Evaluate cautions however that the run of good news will need to extend through 2018 if high expectations at the turn of the year are to be maintained, with one of its anticipated inflection point coming ahead of the New Year when the FDA delivered its verdict on Spark’s Luxturna—set to be the first gene therapy to arrive in the U.S. market.

It also points to a bit of a sell-off in biotech shares in the fourth quarter which could reflect a bit of investor fatigue, but on balance says it expects another big year for venture financing thanks to the reappearance of “deep-pocketed” crossover funds which abandoned the sector in 2016.

Also on the plus side, faster regulatory routes in the U.S.—which look set to be maintained and even expanded under new FDA commissioner Scott Gottlieb, as well as a somewhat less risk-averse stance on safety—have also contributed to the buoyancy behind biotech of late. The sector has benefited from initiatives to accelerate approval of important new medicines, particularly in cancer, as well as moves to speed up the process in Europe. But Gottlieb is also pledging to make it easier to bring generics to market, and if a ramp-up in biosimilar approvals occurs that could affect sentiment.

Pricing posturing

Over the course of 2017, the political rhetoric on healthcare reform and drug pricing has started to feel less urgent and more undefined, although it has certainly not gone away. It was a big feature in the 2016 election year and is considered to have pegged back the sector after a buoyant run in prior years.

Legislation is only one factor in the pricing debate however. One of the highlights of 2017 was the brace of CAR-T approvals, but as the year draws to a close there are already reports of very low take-up attributed in part to insurance barriers, although those could just be teething troubles. A similar scenario has been seen for the new cholesterol-lowering PCSK9 inhibitors, showing that payer resistance remains important even in the absence of legislative action.

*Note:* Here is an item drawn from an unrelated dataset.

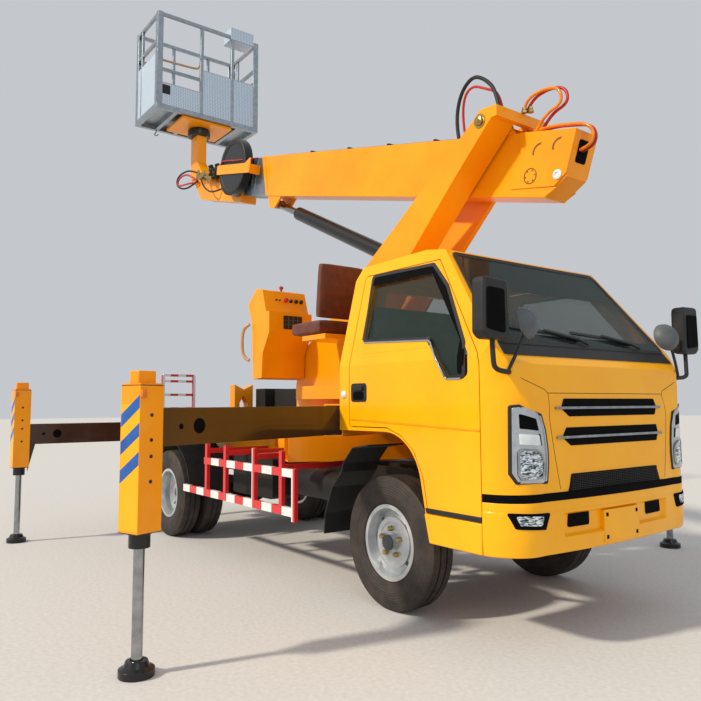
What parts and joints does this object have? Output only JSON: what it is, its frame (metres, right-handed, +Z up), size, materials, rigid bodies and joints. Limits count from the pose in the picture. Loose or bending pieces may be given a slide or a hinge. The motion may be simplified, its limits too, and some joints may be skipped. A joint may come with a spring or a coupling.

“It seems likely that the focus of the debate will continue to shift away from any potential actions by central government, towards state level maneuvering and other sources of market disruption,” says Evaluate. A wild card could come in the form of retail giant Amazon, which is said to have ambitions in medicines delivery and could be a disruptive force in the healthcare sector.

While President Donald Trump failed to make headway on healthcare reforms, as the holiday season approached, he got his tax reforms passed by both houses of Congress, including a big cut in corporate taxes that the President described as “a big, beautiful Christmas present” for U.S. businesses. The bill was headed for both houses and expected to be passed and signed into law by the President before Christmas.

Other elements of the package are not positive for biotech however. For instance, the latest version of the bill includes a cut in orphan drug tax credit on qualified clinical testing expenses for drugs to treat rare diseases to 25% from 50% after the end of this year. This issue prompted a lot of wrangling as the reform legislation passes through the House and Senate, with the former seeking a total repeal and the latter pushing for a reduction to 27.5%.

A steep reduction was seen as almost inevitable, given the increasing dominance of Big Pharma companies in orphan drug development and high prices that have resulted in blockbuster sales for some products. As Evaluate put it earlier this year, “the image of the plucky small biotech striving to develop treatments for the rare diseases largely ignored by big pharma is long gone.”

Meanwhile, a higher-than-expected levy on the repatriation of overseas earnings of 15.5% on cash and 8% on less liquid assets falls short of the repatriation holiday hoped for in some quarters.

The impact of that on merger and acquisition (M&A) activity, which was much less than predicted in 2017, is hard to gauge for 2018. If access to investor capital remains free, small companies may well be less likely to seek takeovers.